The focus of the conversation turned again to the hotel accountants group. Helena, Christoph, Marco and I turned to one of them, Sandra, in the seats in front of us, who gave me three sandwiches and three beers when she heard I hadn’t eaten all day. Between salami sandwiches and cultural discussions, Sandra told us how travel changed her life.

“I think some people may never try to experience it…” She began, her eyes dreamily drifting out over the open hills of Bavaria. “But there is nothing like it—to leave home…To see the world and all it has to offer. To travel alone—that is when I learned to love home.”

“And you meet people like these!” Helena, chimed in behind us, looking over the community. Her eyes glowed like a mother’s, with her innate love for those in her world evident.

“Even if they’re drunken idiots like him!” Christoph smiled, pointing to Marco as he danced to German pop, spinning a ribbon dance baton he lifted from a Swiss kid in Coach 26.

As I feasted on free sandwiches, Marco and Christoph brought me down the aisles and introduced me to the rest of their friends They paraded around, saying in German guttural voices, “This is Evan from Philadelphia! He lives 30 minutes off the 83 bus from Venlo! Lazer tag next week! He studies in Boston! An! American!”


Later, as the train pulled in, Marco and Sandra decided teach me some German before we parted ways.

“Let’s teach him the article song, Marco!” Sandra’s eyes lit up in a playful intensity.
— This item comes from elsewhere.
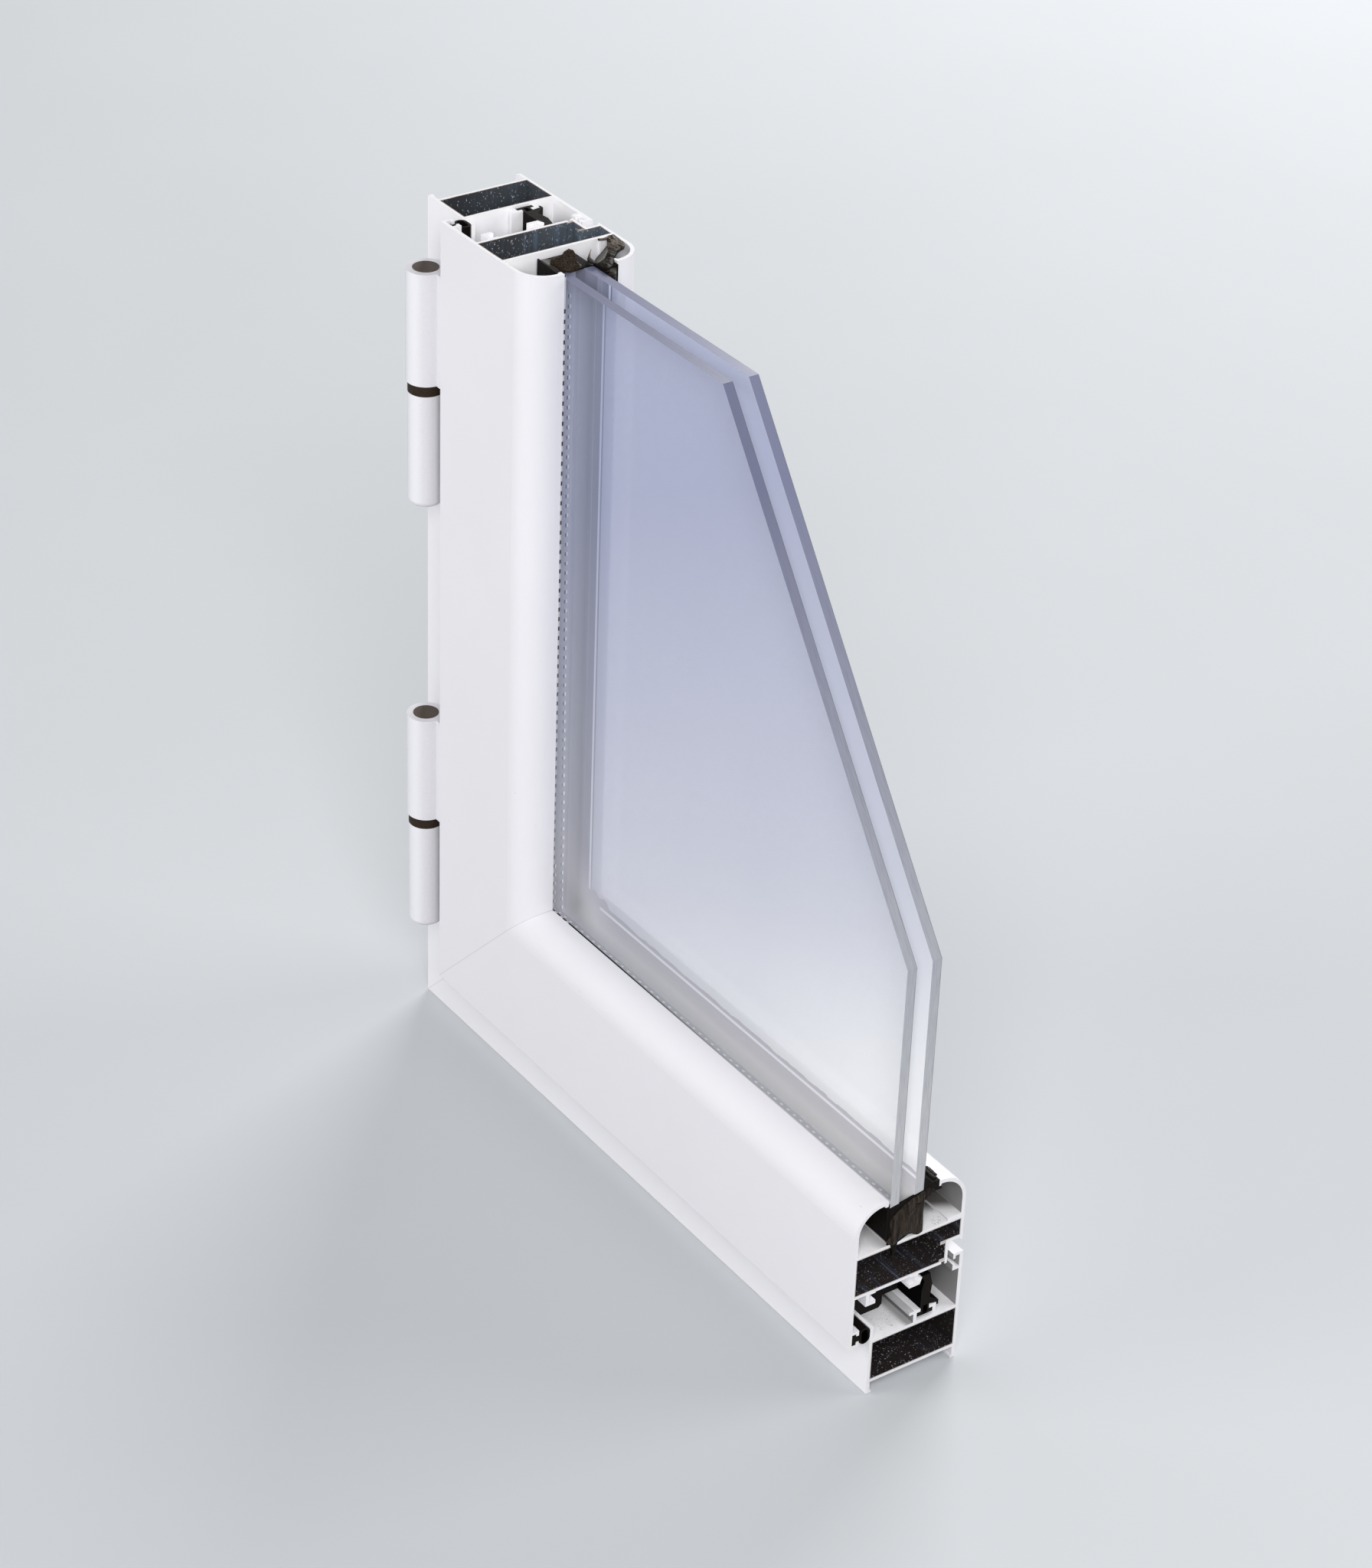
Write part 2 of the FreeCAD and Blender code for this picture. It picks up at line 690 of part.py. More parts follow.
# Block in the cavity between sash and frame, shaped round the lips and ribs beside it
PACKER_NEAR = SASH_INSIDE + " + seal_clearance"
PACKER_FAR = "seal_body_near - seal_clearance"
PACKER_OVER_FLANGE = "flange_groove_top + seal_clearance"
PACKER_UNDER_LIPS = "fittings_lip - seal_clearance"
PACKER_TOP = WEB_UNDER + " - seal_clearance"
packer = body("cavity_packer_rail")
outline = sketch(packer, "YZ_Plane", "packer_start")
polygon(outline, [
    ("packer_near", "frame_face"),
    ("packer_side - packer_corner", "frame_face"),
    ("packer_side", "frame_face + packer_corner"),
    ("packer_side", "seal_rib_top + seal_clearance"),
    (PACKER_FAR, "seal_rib_top + seal_clearance"),
    (PACKER_FAR, PACKER_UNDER_LIPS),
    ("fittings_lip_far - seal_clearance", PACKER_UNDER_LIPS),
    ("fittings_lip_far - seal_clearance", PACKER_TOP),
    ("fittings_lip_near + seal_clearance", PACKER_TOP),
    ("fittings_lip_near + seal_clearance", PACKER_UNDER_LIPS),
    (PACKER_NEAR, PACKER_UNDER_LIPS),
    (PACKER_NEAR, PACKER_OVER_FLANGE),
    ("packer_near", PACKER_OVER_FLANGE),
])
pad(packer, outline, "packer_length")
doc.recompute()


def cleat(label, near, far, low, high):
    """Angle that fills the corner of a chamber, with an open core in each arm."""
    inner = low + " + cleat_clearance"
    outer = high + " - cleat_clearance"
    piece = slab(label, [
        (inner, inner),
        ("cleat_arm", inner),
        ("cleat_arm", outer),
        (outer, outer),
        (outer, "cleat_arm"),
        (inner, "cleat_arm"),
    ], near + " + cleat_clearance", far + " - 2 * cleat_clearance")
    drawing = sketch(piece, "XZ_Plane")
    start = outer + " + cleat_wall"
    stop = "cleat_arm - cleat_wall"
    core_low = inner + " + cleat_wall"
    core_high = outer + " - cleat_wall"
    bar(drawing, start, stop, core_low, core_high)
    bar(drawing, core_low, core_high, start, stop)
    pocket(piece, drawing, "4 * frame_depth", both=True)
    return piece


cleat("frame_corner_cleat", "wall", "frame_depth - 2 * wall", FRAME_FLOOR, FRAME_ROOF)


def sash_cleat():
    """Cleat in the sash chamber, clear of the chamber's step."""
    inner = "leg_step + cleat_clearance"
    outer = "glazing_web - wall - cleat_clearance"
    piece = body("sash_corner_cleat")
    drawing = sketch(piece, "XZ_Plane", "sash_projection - wall - cleat_clearance")
    polygon(drawing, [
        (inner, inner),
        ("leg_step + cleat_arm", inner),
        ("leg_step + cleat_arm", outer),
        (outer, outer),
        (outer, "leg_step + cleat_arm"),
        (inner, "leg_step + cleat_arm"),
    ])
    pad(piece, drawing, "sash_projection - 2 * wall - 2 * cleat_clearance + shelf_near", True)
    doc.recompute()
    core = sketch(piece, "XZ_Plane")
    start = outer + " + cleat_wall"
    stop = "leg_step + cleat_arm - cleat_wall"
    bar(core, start, stop, inner + " + cleat_wall", outer + " - cleat_wall")
    bar(core, inner + " + cleat_wall", outer + " - cleat_wall", start, stop)
    pocket(piece, core, "4 * frame_depth", both=True)
    return piece


sash_cleat()


def hinge(prefix, top):
    """Two knuckles on a common pin, one leaf on the frame and one on the sash."""
    across = "hinge_axis_across"
    forward = "0 - hinge_axis_forward"
    ring_top = top + " - upper_knuckle_height"
    ring_low = ring_top + " - ring_height"
    bottom = ring_low + " - lower_knuckle_height"

    # Upper knuckle with its tongue to the sash flange
    piece = body(prefix + "_sash_leaf")
    drawing = sketch(piece, "XY_Plane", ring_top)
    disc(drawing, across, forward, "hinge_radius")
    pad(piece, drawing, "upper_knuckle_height")
    drawing = sketch(piece, "XY_Plane", ring_top)
    polygon(drawing, [
        (across, "0 - tongue_near"),
        ("frame_face", "0 - tongue_near"),
        ("frame_face", "0 - tongue_far"),
        (across, "0 - tongue_far"),
    ])
    pad(piece, drawing, "upper_knuckle_height")
    doc.recompute()
    drawing = sketch(piece, "XY_Plane", ring_top)
    disc(drawing, across, forward, "pin_radius + pin_clearance")
    pocket(piece, drawing, "upper_knuckle_height - cap_height", reverse=True)
    drawing = sketch(piece, "XY_Plane", top)
    disc(drawing, across, forward, "cap_radius")
    pocket(piece, drawing, "cap_height")

    # Lower knuckle with its leaf on the frame, its bottom rim rounded
    piece = body(prefix + "_frame_leaf")
    drawing = sketch(piece, "XY_Plane", bottom)
    disc(drawing, across, forward, "lower_knuckle_radius")
    knuckle = pad(piece, drawing, "lower_knuckle_height")
    doc.recompute()
    rim = piece.newObject("PartDesign::Fillet", piece.Name + "_rim")
    edges = []
    for count, edge in enumerate(knuckle.Shape.Edges, start=1):
        level = edge.BoundBox.ZMax
        if abs(level - number(bottom)) < number("thin_wall"):
            edges.append("Edge%d" % count)
    rim.Base = (knuckle, edges)
    bind(rim, "Radius", "knuckle_round")
    doc.recompute()
    drawing = sketch(piece, "XY_Plane", bottom + " + leaf_margin")
    polygon(drawing, [
        ("leaf_start", "0 - leaf_thickness"),
        ("leaf_start + leaf_width", "0 - leaf_thickness"),
        ("leaf_start + leaf_width", "0"),
        ("leaf_start", "0"),
    ])
    pad(piece, drawing, "lower_knuckle_height - 2 * leaf_margin")
    doc.recompute()
    drawing = sketch(piece, "XY_Plane", ring_low)
    disc(drawing, across, forward, "pin_radius")
    pocket(piece, drawing, "lower_knuckle_height - pin_seat")

    # Washer ring between the knuckles
    piece = body(prefix + "_ring")
    drawing = sketch(piece, "XY_Plane", ring_low)
    disc(drawing, across, forward, "lower_knuckle_radius")
    disc(drawing, across, forward, "pin_radius + pin_clearance")
    pad(piece, drawing, "ring_height")

    # Pin, seated in the lower knuckle and ending below the cap
    piece = body(prefix + "_pin")
    drawing = sketch(piece, "XY_Plane", bottom + " + pin_seat")
    disc(drawing, across, forward, "pin_radius")
    pad(piece, drawing, "upper_knuckle_height + ring_height + lower_knuckle_height - pin_seat"
        " - cap_height - thin_wall")

    # Cap pressed into the top
    piece = body(prefix + "_cap")
    drawing = sketch(piece, "XY_Plane", top + " - cap_height")
    disc(drawing, across, forward, "cap_radius")
    pad(piece, drawing, "cap_height + cap_proud")


hinge("hinge_upper", "jamb_height - upper_hinge_drop")
hinge("hinge_lower", "lower_hinge_top")
doc.recompute()

# Every object is sound before anything is written
for thing in doc.Objects:
    if "Invalid" in thing.State or "Error" in thing.State:
        raise ValueError("failed: " + thing.Name)
for piece in NODES:
    if piece.Shape.isNull() or not piece.Shape.isValid():
        raise ValueError("no sound solid: " + piece.Label)
    if len(piece.Shape.Solids) != 1:
        raise ValueError("not one solid: " + piece.Label)

os.makedirs("parts", exist_ok=True)
for piece in NODES:
    piece.Shape.exportStep("parts/" + piece.Label + ".step")
    print(piece.Label, round(piece.Shape.Volume, 1), piece.Shape.BoundBox)
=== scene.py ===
"""Finishes, small pieces and studio for a cut corner of a tilt and turn window."""

import math

import bmesh
import bpy
from mathutils import Matrix, Vector, noise


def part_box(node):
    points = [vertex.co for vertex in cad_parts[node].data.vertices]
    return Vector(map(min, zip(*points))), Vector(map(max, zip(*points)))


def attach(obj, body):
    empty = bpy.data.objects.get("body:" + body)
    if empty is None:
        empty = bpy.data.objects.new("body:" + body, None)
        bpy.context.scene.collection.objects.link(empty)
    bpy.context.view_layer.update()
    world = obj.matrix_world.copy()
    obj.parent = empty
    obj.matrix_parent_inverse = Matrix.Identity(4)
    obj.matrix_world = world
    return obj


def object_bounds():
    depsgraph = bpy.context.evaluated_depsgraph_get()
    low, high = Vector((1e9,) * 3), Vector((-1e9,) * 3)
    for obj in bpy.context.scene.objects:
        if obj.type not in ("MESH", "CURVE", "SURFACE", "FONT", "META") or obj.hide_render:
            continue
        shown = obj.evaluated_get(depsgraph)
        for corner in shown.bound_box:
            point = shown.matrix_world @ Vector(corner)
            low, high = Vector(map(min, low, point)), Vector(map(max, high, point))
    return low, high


bl_info = {
    "name": "Window corner sample",
    "version": (1, 0, 0),
    "blender": (4, 5, 0),
    "location": "View3D > Sidebar > Window",
    "description": "Dresses the cut corner of a tilt and turn window and sets up its studio",
    "category": "Object",
}

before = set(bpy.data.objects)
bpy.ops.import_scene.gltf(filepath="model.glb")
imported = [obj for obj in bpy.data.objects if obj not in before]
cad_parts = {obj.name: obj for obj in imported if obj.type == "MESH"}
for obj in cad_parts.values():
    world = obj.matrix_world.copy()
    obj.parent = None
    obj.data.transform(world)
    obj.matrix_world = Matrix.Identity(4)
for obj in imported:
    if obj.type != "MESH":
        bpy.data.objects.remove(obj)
CAD_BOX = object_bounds()

MM = 0.001
OUTER_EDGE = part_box("frame_jamb")[0].x
ROOM_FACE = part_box("frame_sill")[0].y
CUT_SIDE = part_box("frame_sill")[1].x
SASH_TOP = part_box("sash_stile")[1].z
FRAME_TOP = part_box("frame_jamb")[1].z
GLASS_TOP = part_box("glass_pane_near")[1].z
NEAR_PANE = (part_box("glass_pane_near")[0].y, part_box("glass_pane_near")[1].y)
FAR_PANE = (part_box("glass_pane_far")[0].y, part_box("glass_pane_far")[1].y)

WHITE_COAT = (0.81, 0.797, 0.828)
UP_AXIS = Vector((0.0, 0.0, 1.0))


def depth(millimetres):
    """Y of a depth behind the room-side face of the frame."""
    return ROOM_FACE + millimetres * MM


def inward(millimetres):
    """X of a distance in from the frame's outer edge."""
    return OUTER_EDGE + millimetres * MM


# Settings shown in the panel


def colour(name, description, default):
    return bpy.props.FloatVectorProperty(
        name=name, description=description, default=default,
        subtype="COLOR", size=3, min=0.0, max=1.0)


def share(name, description, default):
    return bpy.props.FloatProperty(
        name=name, description=description, default=default,
        subtype="FACTOR", min=0.0, max=1.0)


def distance(name, description, default):
    return bpy.props.FloatProperty(
        name=name, description=description, default=default,
        subtype="DISTANCE", unit="LENGTH")


class CoatSettings(bpy.types.PropertyGroup):
    """Powder coat, sawn ends and bare chambers of the profiles."""

    coat: colour("Coat", "Powder coat of the profiles", WHITE_COAT)
    coat_roughness: share("Coat roughness", "Roughness of the powder coat", 0.48)
    sawn: colour("Sawn end", "Metal laid bare by the saw", (0.80, 0.795, 0.82))
    sawn_warm: colour("Sawn end, warm", "Warm tint in the sawn metal", (0.78, 0.745, 0.715))
    # painted shade: dark chamber tints for the shade inside them, paler at the far side of the
    # uprights
    stile_chamber_shade: colour("Upright chambers", "Uncoated metal inside the upright members",
                       (0.046, 0.049, 0.056))
    rail_chamber_shade: colour("Lying chambers", "Uncoated metal inside the lying members",
                      (0.026, 0.0205, 0.0205))
    stile_chamber_far_shade: colour("Upright chambers, far side", "The same metal towards the far side",
                     (0.098, 0.118, 0.140))
    die_line: colour("Die lines", "Bright lines along the chambers", (0.130, 0.185, 0.275))


class GlassSettings(bpy.types.PropertyGroup):
    """Tint of the sealed unit."""

    upper: colour("Upper tint", "Tint high on the panes", (0.410, 0.435, 0.595))
    lower: colour("Lower tint", "Tint low on the panes", (0.765, 0.775, 0.815))
    edge_upper: colour("Upper edge", "Cut edges of the panes, high", (0.130, 0.142, 0.235))
    edge_lower: colour("Lower edge", "Cut edges of the panes, low", (0.47, 0.475, 0.495))
    band_upper: colour("Upper band", "Rubber seen through the panes, high",
                       (0.285, 0.31, 0.425))
    band_lower: colour("Lower band", "Rubber seen through the panes, low",
                       (0.615, 0.595, 0.655))
    veil: share("Veil", "How much the near pane hides", 0.03)
    upper_height: distance("Upper tint height", "Height where the upper tint is full", 0.215)
    lower_height: distance("Lower tint height", "Height where the lower tint is full", -0.045)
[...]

Marco began to sing the first verse, and everyone chimed in immediately.

Der, Die, Das!
Wer, Wie, Was!
wieso, weshalb, warum,
wer nicht fragt bleibt dumm
Tausend tolle Sachen
die gibt es überall zu sehen
manchmal muss man fragen
um sie zu verstehen!

Bavaria’s faded gold and amber trees and foggy hills flew by at 200 kilometers per hour as we caroled about German grammar, fifteen new friends on the train from Dusseldorf to Munich. All around, we roared in merriment as we sang the children’s jingle from the German Sesamestraße. Christoph had his arm draped around my waist, woozily leaning on me for support. In between verses, Marco screamed “All Hail DeutscheBahn!” as he handed out shots to his friends. Sandra led the jumping chorus and Helena smiled contently from her seat.

As we sang, I thought of how I had come on this train alone expecting to absorb Germany’s landscape for the first time in silence; to take in the South’s rolling hills and see how the Black Forest turned golden as it transitioned into autumn.

When all of us in our car had exchanged sandwiches, language, culture, and our e-mails, I realized that I had found something altogether different. For that moment, we all hooted and warbled and drank like some big family reunion, like we all spoke the same language, like we all hadn’t met four hours before.